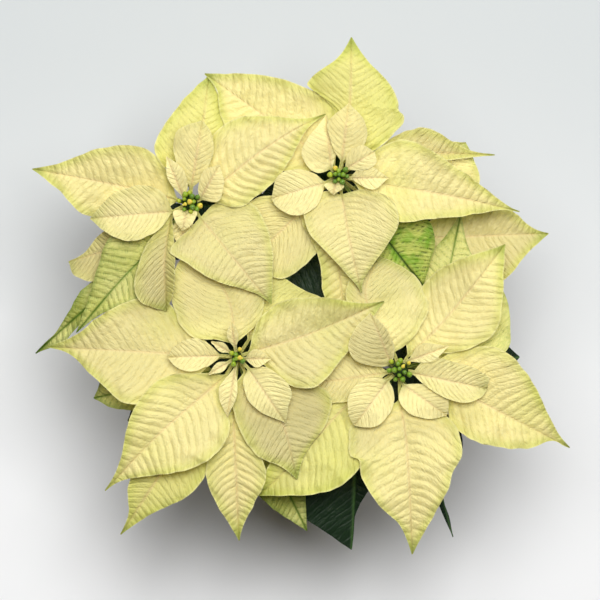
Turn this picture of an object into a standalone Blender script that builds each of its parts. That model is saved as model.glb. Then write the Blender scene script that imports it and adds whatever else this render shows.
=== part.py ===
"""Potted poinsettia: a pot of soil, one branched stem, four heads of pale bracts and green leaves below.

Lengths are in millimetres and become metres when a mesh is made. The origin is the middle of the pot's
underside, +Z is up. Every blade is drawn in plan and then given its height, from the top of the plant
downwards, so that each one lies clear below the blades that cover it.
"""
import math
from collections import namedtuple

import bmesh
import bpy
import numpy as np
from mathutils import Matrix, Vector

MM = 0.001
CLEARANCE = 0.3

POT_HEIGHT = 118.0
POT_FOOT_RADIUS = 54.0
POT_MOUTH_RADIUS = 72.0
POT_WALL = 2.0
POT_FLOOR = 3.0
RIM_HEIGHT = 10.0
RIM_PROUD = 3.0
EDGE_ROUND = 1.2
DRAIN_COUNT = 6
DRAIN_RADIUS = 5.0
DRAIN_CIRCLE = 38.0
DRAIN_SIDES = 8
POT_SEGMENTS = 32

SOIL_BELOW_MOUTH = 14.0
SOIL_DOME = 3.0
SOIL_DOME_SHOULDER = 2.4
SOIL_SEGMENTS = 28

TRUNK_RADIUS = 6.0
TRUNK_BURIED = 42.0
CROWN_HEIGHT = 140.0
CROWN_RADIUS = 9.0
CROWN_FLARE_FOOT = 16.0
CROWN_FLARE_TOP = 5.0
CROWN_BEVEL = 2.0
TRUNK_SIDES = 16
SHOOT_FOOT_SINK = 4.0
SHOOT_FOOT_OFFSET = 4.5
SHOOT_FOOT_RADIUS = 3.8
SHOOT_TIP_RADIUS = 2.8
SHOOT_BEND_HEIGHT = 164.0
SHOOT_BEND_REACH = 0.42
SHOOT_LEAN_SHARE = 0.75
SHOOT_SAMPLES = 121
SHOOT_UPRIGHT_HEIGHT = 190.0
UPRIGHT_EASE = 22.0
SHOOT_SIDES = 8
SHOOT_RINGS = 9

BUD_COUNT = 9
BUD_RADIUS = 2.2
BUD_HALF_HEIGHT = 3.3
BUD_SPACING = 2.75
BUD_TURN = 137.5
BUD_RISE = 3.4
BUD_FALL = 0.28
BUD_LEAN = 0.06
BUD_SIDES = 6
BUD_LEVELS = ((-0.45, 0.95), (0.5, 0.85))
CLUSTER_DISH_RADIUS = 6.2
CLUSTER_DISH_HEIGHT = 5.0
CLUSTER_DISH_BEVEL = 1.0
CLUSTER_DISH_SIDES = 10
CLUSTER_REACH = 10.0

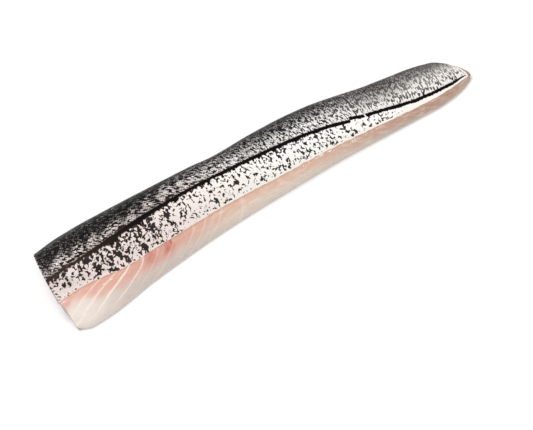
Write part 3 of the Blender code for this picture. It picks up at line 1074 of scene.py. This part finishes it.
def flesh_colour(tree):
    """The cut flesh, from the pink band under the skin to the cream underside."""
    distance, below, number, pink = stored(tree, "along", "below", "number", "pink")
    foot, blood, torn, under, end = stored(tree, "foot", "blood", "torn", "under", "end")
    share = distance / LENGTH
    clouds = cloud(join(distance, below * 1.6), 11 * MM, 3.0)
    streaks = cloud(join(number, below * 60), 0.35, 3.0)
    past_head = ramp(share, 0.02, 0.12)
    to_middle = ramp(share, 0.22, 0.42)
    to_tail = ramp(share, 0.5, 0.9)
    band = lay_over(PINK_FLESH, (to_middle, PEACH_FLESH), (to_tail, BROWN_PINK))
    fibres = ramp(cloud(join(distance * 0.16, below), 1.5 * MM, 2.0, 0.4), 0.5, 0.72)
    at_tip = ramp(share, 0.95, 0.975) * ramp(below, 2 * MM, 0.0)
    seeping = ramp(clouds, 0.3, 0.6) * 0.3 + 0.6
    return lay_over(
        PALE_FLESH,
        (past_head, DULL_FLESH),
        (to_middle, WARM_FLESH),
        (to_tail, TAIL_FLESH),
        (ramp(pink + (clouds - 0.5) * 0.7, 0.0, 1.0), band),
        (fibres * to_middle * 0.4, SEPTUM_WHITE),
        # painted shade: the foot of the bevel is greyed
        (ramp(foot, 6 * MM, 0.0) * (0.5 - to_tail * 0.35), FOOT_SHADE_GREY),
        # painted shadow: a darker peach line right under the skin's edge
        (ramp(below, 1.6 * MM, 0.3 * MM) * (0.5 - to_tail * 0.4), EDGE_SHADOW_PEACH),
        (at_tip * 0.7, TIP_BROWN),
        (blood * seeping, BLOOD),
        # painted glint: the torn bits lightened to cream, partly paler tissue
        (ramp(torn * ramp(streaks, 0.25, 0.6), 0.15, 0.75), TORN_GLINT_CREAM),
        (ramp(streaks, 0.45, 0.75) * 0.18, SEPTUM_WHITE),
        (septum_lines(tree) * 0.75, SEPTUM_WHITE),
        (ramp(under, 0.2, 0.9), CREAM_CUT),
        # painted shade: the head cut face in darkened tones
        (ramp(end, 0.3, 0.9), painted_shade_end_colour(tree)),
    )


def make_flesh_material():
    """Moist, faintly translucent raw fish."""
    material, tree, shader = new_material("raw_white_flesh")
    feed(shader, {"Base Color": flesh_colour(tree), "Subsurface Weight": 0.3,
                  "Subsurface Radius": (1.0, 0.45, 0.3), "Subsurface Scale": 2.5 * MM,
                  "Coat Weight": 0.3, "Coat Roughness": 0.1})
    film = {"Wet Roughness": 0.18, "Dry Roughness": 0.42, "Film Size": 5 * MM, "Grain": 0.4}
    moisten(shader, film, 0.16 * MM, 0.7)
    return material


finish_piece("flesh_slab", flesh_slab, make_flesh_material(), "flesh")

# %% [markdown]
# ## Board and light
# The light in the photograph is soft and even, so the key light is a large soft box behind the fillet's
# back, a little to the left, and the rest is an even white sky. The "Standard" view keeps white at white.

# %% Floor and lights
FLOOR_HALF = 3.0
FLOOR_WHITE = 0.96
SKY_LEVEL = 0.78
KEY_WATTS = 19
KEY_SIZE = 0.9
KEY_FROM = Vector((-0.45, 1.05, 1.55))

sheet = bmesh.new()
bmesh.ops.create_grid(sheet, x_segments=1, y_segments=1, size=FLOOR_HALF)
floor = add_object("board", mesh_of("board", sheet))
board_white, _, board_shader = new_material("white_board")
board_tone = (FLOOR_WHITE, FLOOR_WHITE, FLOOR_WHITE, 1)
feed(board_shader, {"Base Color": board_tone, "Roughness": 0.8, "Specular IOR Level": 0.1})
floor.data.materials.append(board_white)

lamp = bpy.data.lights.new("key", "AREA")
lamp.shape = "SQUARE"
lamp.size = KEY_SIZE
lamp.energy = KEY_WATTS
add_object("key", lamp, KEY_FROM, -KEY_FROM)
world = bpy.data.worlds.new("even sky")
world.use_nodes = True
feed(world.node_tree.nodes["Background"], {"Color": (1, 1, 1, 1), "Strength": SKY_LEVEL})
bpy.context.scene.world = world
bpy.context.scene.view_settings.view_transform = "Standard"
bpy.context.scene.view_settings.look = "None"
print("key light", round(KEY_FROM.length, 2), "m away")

******

**Set exercise:**
Every record above should be output exactly.

**Result for this exercise:**
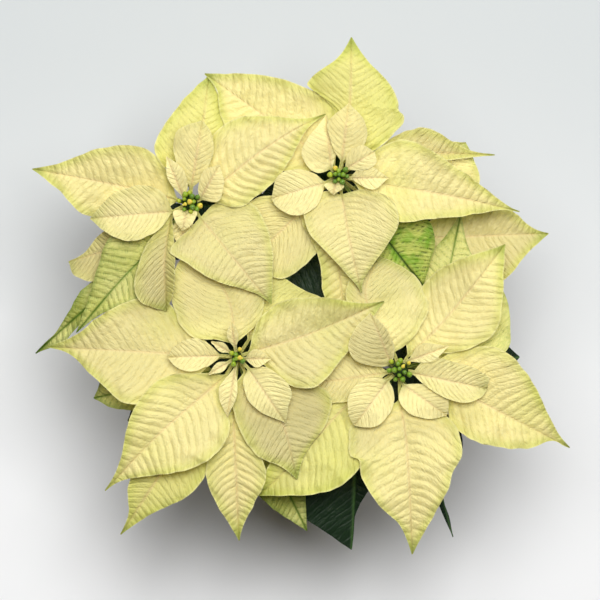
Turn this picture of an object into a standalone Blender script that builds each of its parts. That model is saved as model.glb. Then write the Blender scene script that imports it and adds whatever else this render shows.
=== part.py ===
"""Potted poinsettia: a pot of soil, one branched stem, four heads of pale bracts and green leaves below.

Lengths are in millimetres and become metres when a mesh is made. The origin is the middle of the pot's
underside, +Z is up. Every blade is drawn in plan and then given its height, from the top of the plant
downwards, so that each one lies clear below the blades that cover it.
"""
import math
from collections import namedtuple

import bmesh
import bpy
import numpy as np
from mathutils import Matrix, Vector

MM = 0.001
CLEARANCE = 0.3

POT_HEIGHT = 118.0
POT_FOOT_RADIUS = 54.0
POT_MOUTH_RADIUS = 72.0
POT_WALL = 2.0
POT_FLOOR = 3.0
RIM_HEIGHT = 10.0
RIM_PROUD = 3.0
EDGE_ROUND = 1.2
DRAIN_COUNT = 6
DRAIN_RADIUS = 5.0
DRAIN_CIRCLE = 38.0
DRAIN_SIDES = 8
POT_SEGMENTS = 32

SOIL_BELOW_MOUTH = 14.0
SOIL_DOME = 3.0
SOIL_DOME_SHOULDER = 2.4
SOIL_SEGMENTS = 28

TRUNK_RADIUS = 6.0
TRUNK_BURIED = 42.0
CROWN_HEIGHT = 140.0
CROWN_RADIUS = 9.0
CROWN_FLARE_FOOT = 16.0
CROWN_FLARE_TOP = 5.0
CROWN_BEVEL = 2.0
TRUNK_SIDES = 16
SHOOT_FOOT_SINK = 4.0
SHOOT_FOOT_OFFSET = 4.5
SHOOT_FOOT_RADIUS = 3.8
SHOOT_TIP_RADIUS = 2.8
SHOOT_BEND_HEIGHT = 164.0
SHOOT_BEND_REACH = 0.42
SHOOT_LEAN_SHARE = 0.75
SHOOT_SAMPLES = 121
SHOOT_UPRIGHT_HEIGHT = 190.0
UPRIGHT_EASE = 22.0
SHOOT_SIDES = 8
SHOOT_RINGS = 9

BUD_COUNT = 9
BUD_RADIUS = 2.2
BUD_HALF_HEIGHT = 3.3
BUD_SPACING = 2.75
BUD_TURN = 137.5
BUD_RISE = 3.4
BUD_FALL = 0.28
BUD_LEAN = 0.06
BUD_SIDES = 6
BUD_LEVELS = ((-0.45, 0.95), (0.5, 0.85))
CLUSTER_DISH_RADIUS = 6.2
CLUSTER_DISH_HEIGHT = 5.0
CLUSTER_DISH_BEVEL = 1.0
CLUSTER_DISH_SIDES = 10
CLUSTER_REACH = 10.0

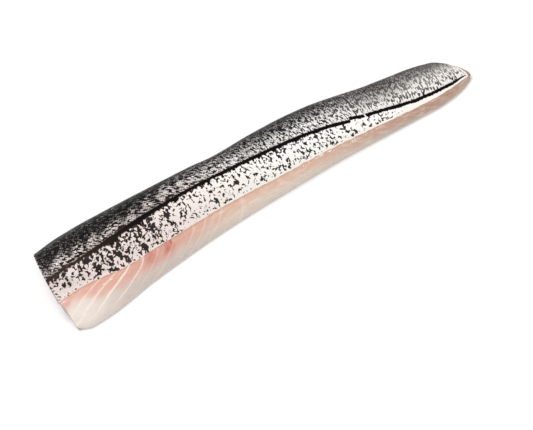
Write part 3 of the Blender code for this picture. It picks up at line 1074 of scene.py. This part finishes it.
def flesh_colour(tree):
    """The cut flesh, from the pink band under the skin to the cream underside."""
    distance, below, number, pink = stored(tree, "along", "below", "number", "pink")
    foot, blood, torn, under, end = stored(tree, "foot", "blood", "torn", "under", "end")
    share = distance / LENGTH
    clouds = cloud(join(distance, below * 1.6), 11 * MM, 3.0)
    streaks = cloud(join(number, below * 60), 0.35, 3.0)
    past_head = ramp(share, 0.02, 0.12)
    to_middle = ramp(share, 0.22, 0.42)
    to_tail = ramp(share, 0.5, 0.9)
    band = lay_over(PINK_FLESH, (to_middle, PEACH_FLESH), (to_tail, BROWN_PINK))
    fibres = ramp(cloud(join(distance * 0.16, below), 1.5 * MM, 2.0, 0.4), 0.5, 0.72)
    at_tip = ramp(share, 0.95, 0.975) * ramp(below, 2 * MM, 0.0)
    seeping = ramp(clouds, 0.3, 0.6) * 0.3 + 0.6
    return lay_over(
        PALE_FLESH,
        (past_head, DULL_FLESH),
        (to_middle, WARM_FLESH),
        (to_tail, TAIL_FLESH),
        (ramp(pink + (clouds - 0.5) * 0.7, 0.0, 1.0), band),
        (fibres * to_middle * 0.4, SEPTUM_WHITE),
        # painted shade: the foot of the bevel is greyed
        (ramp(foot, 6 * MM, 0.0) * (0.5 - to_tail * 0.35), FOOT_SHADE_GREY),
        # painted shadow: a darker peach line right under the skin's edge
        (ramp(below, 1.6 * MM, 0.3 * MM) * (0.5 - to_tail * 0.4), EDGE_SHADOW_PEACH),
        (at_tip * 0.7, TIP_BROWN),
        (blood * seeping, BLOOD),
        # painted glint: the torn bits lightened to cream, partly paler tissue
        (ramp(torn * ramp(streaks, 0.25, 0.6), 0.15, 0.75), TORN_GLINT_CREAM),
        (ramp(streaks, 0.45, 0.75) * 0.18, SEPTUM_WHITE),
        (septum_lines(tree) * 0.75, SEPTUM_WHITE),
        (ramp(under, 0.2, 0.9), CREAM_CUT),
        # painted shade: the head cut face in darkened tones
        (ramp(end, 0.3, 0.9), painted_shade_end_colour(tree)),
    )


def make_flesh_material():
    """Moist, faintly translucent raw fish."""
    material, tree, shader = new_material("raw_white_flesh")
    feed(shader, {"Base Color": flesh_colour(tree), "Subsurface Weight": 0.3,
                  "Subsurface Radius": (1.0, 0.45, 0.3), "Subsurface Scale": 2.5 * MM,
                  "Coat Weight": 0.3, "Coat Roughness": 0.1})
    film = {"Wet Roughness": 0.18, "Dry Roughness": 0.42, "Film Size": 5 * MM, "Grain": 0.4}
    moisten(shader, film, 0.16 * MM, 0.7)
    return material


finish_piece("flesh_slab", flesh_slab, make_flesh_material(), "flesh")

# %% [markdown]
# ## Board and light
# The light in the photograph is soft and even, so the key light is a large soft box behind the fillet's
# back, a little to the left, and the rest is an even white sky. The "Standard" view keeps white at white.

# %% Floor and lights
FLOOR_HALF = 3.0
FLOOR_WHITE = 0.96
SKY_LEVEL = 0.78
KEY_WATTS = 19
KEY_SIZE = 0.9
KEY_FROM = Vector((-0.45, 1.05, 1.55))

sheet = bmesh.new()
bmesh.ops.create_grid(sheet, x_segments=1, y_segments=1, size=FLOOR_HALF)
floor = add_object("board", mesh_of("board", sheet))
board_white, _, board_shader = new_material("white_board")
board_tone = (FLOOR_WHITE, FLOOR_WHITE, FLOOR_WHITE, 1)
feed(board_shader, {"Base Color": board_tone, "Roughness": 0.8, "Specular IOR Level": 0.1})
floor.data.materials.append(board_white)

lamp = bpy.data.lights.new("key", "AREA")
lamp.shape = "SQUARE"
lamp.size = KEY_SIZE
lamp.energy = KEY_WATTS
add_object("key", lamp, KEY_FROM, -KEY_FROM)
world = bpy.data.worlds.new("even sky")
world.use_nodes = True
feed(world.node_tree.nodes["Background"], {"Color": (1, 1, 1, 1), "Strength": SKY_LEVEL})
bpy.context.scene.world = world
bpy.context.scene.view_settings.view_transform = "Standard"
bpy.context.scene.view_settings.look = "None"
print("key light", round(KEY_FROM.length, 2), "m away")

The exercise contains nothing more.